Dip in industrial production growth.  Industrial production increased at an annual rate of 5.1% in April, considerably below the 8.3% reading in March and also well below market forecasts, which expected the expansion to reach 6.5%.  The lower than expected performance resulted from slower growth in the manufacturing industry, which expanded by 4.6% despite continued strength in the maquiladora (in-bond manufacturing) industry.  The weakness in the domestic manufacturing industry was in part prompted by the lower number of days worked in April compared to the same month in 1999.  Electricity, gas and water grew 5.8% whereas construction and mining grew at rates of 7.2% and 5.8% respectively.  Infrastructure-related works in the transportation and water utility sector spurred growth in the construction sector.  Mining profited from higher metals extraction, particularly copper, silver and lead, whereas oil and gas exploration contracted in volume. 

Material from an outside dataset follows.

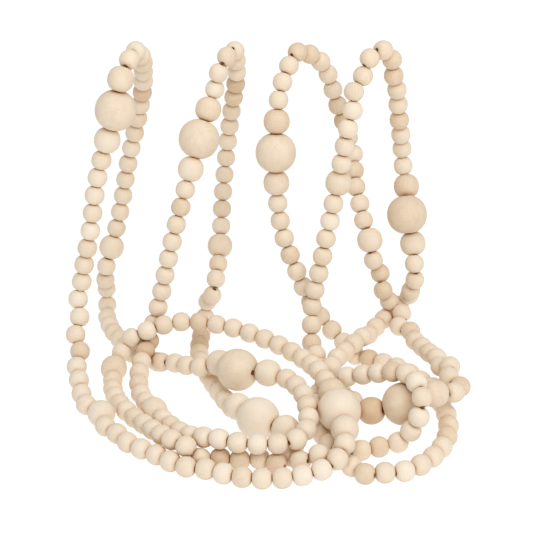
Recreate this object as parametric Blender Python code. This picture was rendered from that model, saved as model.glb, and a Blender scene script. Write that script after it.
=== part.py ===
"""Wood bead garland: one string of round wood beads in three sizes, hung in four loops, its lower half lying in coils.

The beads repeat along the string: a run of sixteen small ones, then either one medium bead or a large one
between two mediums. ROUTE gives a few bead places for each run, set by hand. settle() then slides the beads
until neighbours on the string nearly touch, crossings clear each other and nothing is under the floor.
Tables are in millimetres, and the objects are built in metres.
"""
import math

import bpy
import numpy as np
from mathutils import Vector

MM = 0.001

# A bead is a ball a little short along its hole: radius across the hole, half its length along the hole.
RADIUS = {"small": 6.0, "medium": 8.0, "large": 12.5}
HALF_LENGTH = {"small": 5.55, "medium": 7.5, "large": 11.8}
WAIST_RADIUS = 2.2
GAP = 0.3
CROSSING_GAP = 0.45
NEARBY = 6.0
SHARPEST_BEND = {"small": 58, "medium": 38, "large": 38}

RUN = 16
SINGLE = ("medium",)
TRIO = ("medium", "large", "medium")
END = ()

# One row for each run: its name, the beads after it, and (bead, x, y, z) for some of its beads.
# Beads 1 to 16 are the run's own, and 17 to 19 the ones after it. Z is the height of the bead's centre.
ROUTE = (
    ("low_row", SINGLE, (
        (1, 11, -87, 6), (2, -1, -87, 6), (4, -24, -86, 6), (5, -35, -84, 6), (6, -42, -88, 12),
        (7, -49, -79, 13), (8, -54, -69, 12), (10, -68, -52, 9), (13, -88, -18, 7),
        (17, -92, 28, 9),
    )),
    ("big_arc", TRIO, (
        (1, -89, 38, 14), (2, -81, 38, 17), (4, -65, 47, 29), (7, -29, 45, 31), (10, 3, 30, 27),
        (13, 26, 6, 25), (16, 39, -26, 26), (18, 46, -58, 22),
    )),
    ("front_row", SINGLE, (
        (1, 48, -90, 16), (3, 33, -105, 9), (6, -1, -109, 6), (9, -32, -98, 6), (12, -61, -81, 6),
        (15, -85, -58, 7), (17, -98, -37, 9),
    )),
    ("loop_a_front", TRIO, (
        (2, -109, -17, 13), (5, -114, 13, 27), (8, -114, 33, 53), (12, -106, 38, 97),
        (16, -98, 43, 142), (18, -88, 44, 174), (19, -84, 47, 193),
    )),
    ("loop_a_top", SINGLE, (
        (1, -80, 51, 203), (2, -77, 62, 204), (3, -74, 72, 200), (5, -74, 90, 184),
        (7, -76, 104, 166), (9, -80, 113, 146), (12, -88, 118, 112), (15, -94, 117, 79),
        (17, -100, 113, 56),
    )),
    ("loop_a_back", TRIO, (
        (1, -104, 109, 43), (3, -105, 118, 21), (4, -105, 119, 12), (5, -105, 110, 8),
        (7, -99, 85, 6), (9, -87, 62, 6), (10, -83, 51, 6), (11, -77, 42, 6), (12, -69, 37, 8),
        (14, -55, 24, 13), (16, -38, 10, 18), (17, -26, 4, 22), (18, -12, -9, 25),
    )),
    ("upper_row", SINGLE, (
        (1, 13, -22, 26), (3, 25, -43, 26), (5, 28, -66, 22), (7, 21, -89, 18), (8, 11, -91, 18),
        (10, -12, -91, 18), (12, -34, -83, 15), (13, -44, -74, 12), (14, -51, -64, 10),
        (15, -56, -53, 9), (16, -59, -42, 8), (17, -65, -31, 8),
    )),
    ("loop_b_front", TRIO, (
        (2, -76, -9, 6), (5, -77, 28, 13), (7, -72, 54, 15), (9, -66, 57, 37), (12, -59, 57, 72),
        (16, -48, 67, 114), (18, -39, 78, 145),
    )),
    ("loop_b_top", SINGLE, (
        (1, -29, 92, 173), (3, -22, 92, 193), (4, -18, 102, 192), (6, -16, 117, 176),
        (9, -20, 131, 145), (12, -24, 135, 110), (14, -26, 127, 89), (17, -28, 112, 57),
    )),
    ("loop_b_back", TRIO, (
        (1, -29, 103, 48), (2, -31, 95, 39), (3, -33, 91, 30), (4, -36, 96, 22), (5, -38, 97, 12),
        (7, -40, 77, 7), (10, -40, 44, 6), (13, -29, 6, 6), (16, -18, -23, 6), (17, -13, -35, 12),
        (18, 1, -51, 12), (19, 12, -65, 10),
    )),
    ("outer_bend", SINGLE, (
        (1, 17, -73, 6), (2, 21, -83, 6), (3, 28, -89, 6), (4, 31, -96, 14), (5, 41, -90, 6),
        (6, 48, -97, 6), (7, 57, -100, 6), (9, 80, -101, 6), (12, 105, -77, 8), (15, 111, -43, 12),
        (17, 104, -19, 16),
    )),
    ("loop_c_front", TRIO, (
        (3, 84, 12, 17), (5, 67, 27, 15), (7, 52, 41, 20), (9, 37, 53, 33),
        (12, 22, 56, 63), (16, 10, 65, 106), (18, 9, 68, 139),
    )),
    ("loop_c_top", SINGLE, (
        (2, 13, 79, 180), (4, 23, 93, 194), (6, 37, 106, 185), (9, 49, 113, 154),
        (12, 59, 109, 122), (14, 61, 96, 105), (17, 69, 77, 75),
    )),
    ("loop_c_back", TRIO, (
        (2, 76, 73, 52), (5, 87, 66, 29), (8, 97, 38, 23), (11, 108, 3, 26), (14, 114, -26, 29),
        (15, 116, -37, 28), (16, 111, -46, 28), (17, 102, -53, 31), (18, 84, -52, 25),
        (19, 65, -49, 19),
    )),
    ("loop_d_front", SINGLE, (
        (2, 55, -31, 14), (4, 48, -9, 10), (6, 37, 8, 18), (8, 32, 27, 27),
        (10, 32, 38, 45), (13, 38, 42, 79), (17, 47, 49, 124),
    )),
    ("loop_d_top", TRIO, (
        (3, 53, 50, 160), (6, 61, 60, 189), (8, 74, 70, 203), (10, 82, 79, 184),
        (13, 87, 89, 152), (16, 91, 94, 119), (18, 94, 80, 91),
    )),
    ("loop_d_back", SINGLE, (
        (2, 98, 68, 52), (4, 94, 80, 33), (5, 90, 84, 26), (7, 79, 68, 23),
        (10, 63, 38, 22), (13, 47, 9, 24), (16, 35, -21, 16), (17, 33, -34, 12),
    )),
    ("inner_loop", END, (
        (1, 34, -47, 8), (3, 42, -70, 6), (5, 56, -75, 6), (7, 78, -71, 8), (8, 86, -73, 16),
        (9, 91, -76, 28), (10, 93, -73, 38), (11, 91, -63, 43), (12, 87, -52, 44),
        (13, 79, -44, 42), (14, 70, -35, 36), (16, 47, -22, 26),
    )),
)

# Rings of a bead's solid, by their angle in degrees from the hole at the bead's centre.
RINGS = {"small": (115, 65), "medium": (145, 110, 70, 35), "large": (150, 120, 90, 60, 30)}
SIDES = {"small": 8, "medium": 8, "large": 10}
END_RADIUS = 1.5

WOOD = (0.80, 0.66, 0.49, 1.0)


def remove_objects():
    for obj in list(bpy.data.objects):
        bpy.data.objects.remove(obj, do_unlink=True)


def bead_kinds():
    """The kind of every bead in string order."""
    kinds = []
    for _name, after, _points in ROUTE:
        kinds += ["small"] * RUN + list(after)
    return kinds


def route_through(points, count):
    """A smooth curve through (number, x, y, z) points, read at every whole number from 0 to count - 1."""
    number = np.array([p[0] for p in points], float)
    place = np.array([p[1:] for p in points], float)
    step = np.diff(number)[:, None]
    slope = np.diff(place, axis=0) / step
    tangent = np.empty_like(place)
    tangent[0] = slope[0]
    tangent[-1] = slope[-1]
    tangent[1:-1] = (slope[:-1] * step[1:] + slope[1:] * step[:-1]) / (step[1:] + step[:-1])
    wanted = np.arange(count, dtype=float)
    k = np.clip(np.searchsorted(number, wanted, side="right") - 1, 0, len(points) - 2)
    h = step[k]
    t = (wanted - number[k])[:, None] / h
    return (
        (2 * t**3 - 3 * t**2 + 1) * place[k]
        + (t**3 - 2 * t**2 + t) * h * tangent[k]
        + (3 * t**2 - 2 * t**3) * place[k + 1]
        + (t**3 - t**2) * h * tangent[k + 1]
    )


def first_places():
    """Where the route's points put each bead, before the beads settle."""
    points = []
    start = 0
    for _name, after, own in ROUTE:
        points += [(start + bead - 1, x, y, z) for bead, x, y, z in own]
        start += RUN + len(after)
    return route_through(points, start)


def move_pairs(place, a, b, least, most):
    """Move the beads of each pair half the way each to a distance between least and most."""
    apart = place[b] - place[a]
    distance = np.linalg.norm(apart, axis=1)
    wrong = np.clip(distance, least, most) - distance
    push = 0.5 * apart * (wrong / distance)[:, None]
    np.add.at(place, a, -push)
    np.add.at(place, b, push)


def settle(kinds, place, rounds=1500, hold=0.6):
    """Slide the beads to their real spacing, clear of each other and of the floor, near their first places."""
    radius = np.array([RADIUS[k] for k in kinds])
    half = np.array([HALF_LENGTH[k] for k in kinds])
    link = half[:-1] + half[1:] + GAP
    sharpest = np.radians([min(SHARPEST_BEND[k] for k in kinds[i:i + 3]) for i in range(len(kinds) - 2)])
    bend = np.sqrt(link[:-1] ** 2 + link[1:] ** 2 + 2 * link[:-1] * link[1:] * np.cos(sharpest))
    wanted = place.copy()
    place = place.copy()
    index = np.arange(len(kinds))
    one, other = np.triu_indices(len(kinds), 2)
    touching = radius[one] + radius[other] + CROSSING_GAP
    for turn in range(rounds):
        pull = 0.08 * max(0.0, 1.0 - turn / (hold * rounds))
        place += pull * (wanted - place)
        for first in (0, 1, 2):
            a = index[first:-2:3]
            move_pairs(place, a, a + 2, bend[a], np.inf)
        if turn % 5 == 0:
            near = np.linalg.norm(place[one] - place[other], axis=1) < touching + NEARBY
        move_pairs(place, one[near], other[near], touching[near], np.inf)
        for first in (0, 1):
            a = index[first:-1:2]
            move_pairs(place, a, a + 1, link[a], link[a])
        place[:, 2] = np.maximum(place[:, 2], radius)
    return place


def on_the_floor(kinds, place):
    """Shift the beads so that the middle of their outline in plan is at X 0, Y 0."""
    radius = np.array([RADIUS[k] for k in kinds])[:, None]
    plan = place[:, :2]
    middle = ((plan - radius).min(axis=0) + (plan + radius).max(axis=0)) / 2
    return place - np.array([*middle, 0.0])


def hole_directions(place):
    """The direction of each bead's hole, halfway between the directions to its two neighbours."""
    link = np.diff(place, axis=0)
    link /= np.linalg.norm(link, axis=1)[:, None]
    hole = np.vstack([link[:1], link[:-1] + link[1:], link[-1:]])
    return hole / np.linalg.norm(hole, axis=1)[:, None]


def turned_solid(name, rings, sides, material):
    """A closed solid of round rings: a curve through (point, radius) in millimetres, with filled ends."""
    curve = bpy.data.curves.new(name, "CURVE")
    curve.dimensions = "3D"
    curve.bevel_depth = MM
    curve.bevel_resolution = (sides - 4) // 2
    curve.use_fill_caps = True
    spline = curve.splines.new("POLY")
    spline.points.add(len(rings) - 1)
    for knot, (point, radius) in zip(spline.points, rings):
        knot.co = (*(Vector(point) * MM), 1.0)
        knot.radius = radius
    curve.materials.append(material)
    obj = bpy.data.objects.new(name, curve)
    bpy.context.collection.objects.link(obj)
    return obj


def bead_rings(kind, place, hole):
    """The (centre, radius) rings of one bead, between its two ends."""
    rings = []
    for degrees in RINGS[kind]:
        angle = math.radians(degrees)
        rings.append((place + HALF_LENGTH[kind] * math.cos(angle) * hole, RADIUS[kind] * math.sin(angle)))
    return rings


def bead_end(kind, place, hole, side):
    """The small flat end of a bead, where the string goes in: side is -1 or 1 along the hole."""
    return place + side * HALF_LENGTH[kind] * hole, END_RADIUS


def run_rings(place, hole):
    """Rings of a run of small beads, with one round the string between neighbours."""
    rings = [bead_end("small", place[0], hole[0], -1)]
    for i in range(RUN):
        rings += bead_rings("small", place[i], hole[i])
        if i + 1 < RUN:
            rings.append(((place[i] + place[i + 1]) / 2, WAIST_RADIUS))
    rings.append(bead_end("small", place[-1], hole[-1], 1))
    return rings


def single_rings(kind, place, hole):
    inner = bead_rings(kind, place, hole)
    return [bead_end(kind, place, hole, -1), *inner, bead_end(kind, place, hole, 1)]


def wood(name):
    material = bpy.data.materials.new(name)
    material.use_nodes = True
    shader = material.node_tree.nodes["Principled BSDF"]
    shader.inputs["Base Color"].default_value = WOOD
    shader.inputs["Roughness"].default_value = 0.6
    shader.inputs["Metallic"].default_value = 0.0
    return material


def build():
    remove_objects()
    kinds = bead_kinds()
    place = on_the_floor(kinds, settle(kinds, first_places()))
    hole = hole_directions(place)
    woods = {kind: wood(f"{kind}_bead_wood") for kind in RADIUS}
    made = {"medium": 0, "large": 0}
    at = 0
    for name, after, _points in ROUTE:
        run = slice(at, at + RUN)
        turned_solid(f"small_beads_{name}", run_rings(place[run], hole[run]), SIDES["small"], woods["small"])
        at += RUN
        for kind in after:
            made[kind] += 1
            rings = single_rings(kind, place[at], hole[at])
            turned_solid(f"{kind}_bead_{made[kind]:02d}", rings, SIDES[kind], woods[kind])
            at += 1


build()
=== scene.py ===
"""Looks of the wood bead garland: bored and turned beads on a brown twine, on a pale floor in soft light.

The beads' places come from the same route and the same settling as the part's source. Lengths are in
millimetres unless a name ends in _M, and objects are made in metres. Angles are in degrees.
"""

import math

import bpy
import numpy as np
from mathutils import Euler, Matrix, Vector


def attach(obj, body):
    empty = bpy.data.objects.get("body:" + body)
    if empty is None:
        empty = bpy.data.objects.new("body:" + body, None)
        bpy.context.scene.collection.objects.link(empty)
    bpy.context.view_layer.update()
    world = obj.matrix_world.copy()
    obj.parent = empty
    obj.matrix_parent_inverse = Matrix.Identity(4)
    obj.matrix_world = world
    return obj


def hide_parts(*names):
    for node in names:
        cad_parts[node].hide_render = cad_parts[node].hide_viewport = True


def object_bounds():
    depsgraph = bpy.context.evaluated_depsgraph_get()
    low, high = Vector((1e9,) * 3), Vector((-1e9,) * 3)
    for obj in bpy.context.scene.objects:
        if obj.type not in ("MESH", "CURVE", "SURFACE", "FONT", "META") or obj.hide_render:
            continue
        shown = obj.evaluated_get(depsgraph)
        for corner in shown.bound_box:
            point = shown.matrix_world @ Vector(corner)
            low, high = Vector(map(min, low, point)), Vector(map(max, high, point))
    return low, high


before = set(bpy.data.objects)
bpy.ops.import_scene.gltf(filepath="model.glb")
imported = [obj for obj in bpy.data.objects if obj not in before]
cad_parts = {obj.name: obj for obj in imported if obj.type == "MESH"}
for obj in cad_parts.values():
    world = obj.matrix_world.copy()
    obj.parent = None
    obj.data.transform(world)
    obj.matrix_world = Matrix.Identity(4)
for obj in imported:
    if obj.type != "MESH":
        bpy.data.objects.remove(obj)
CAD_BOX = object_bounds()

MM = 0.001
SEED = 41
# A direction whose Z is more than this is steep, so a square to it is found with X instead of Z.
STEEP = 0.9

# A bead is a ball a little short along its hole: radius across the hole, half its length along the hole.
RADIUS = {"small": 6.0, "medium": 8.0, "large": 12.5}
HALF_LENGTH = {"small": 5.55, "medium": 7.5, "large": 11.8}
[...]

Politics drive peso. The peso was driven more by events in the political arena related to the 2 July presidential and congressional elections than by economic considerations.  Political uncertainty sent the Peso downward from 9.5 pesos per US$ at the end of May to over 10 pesos per US$ on 27 June.  However, owing to the optimism generated by the electoral outcome, the peso quickly regained the lost ground in early July and firmed to 9.53 pesos per US$ by 7 July.  In the future, the development of the peso should again be driven more by economic considerations such as inflation, which further dropped from 9.5% in May to 9.4% in June.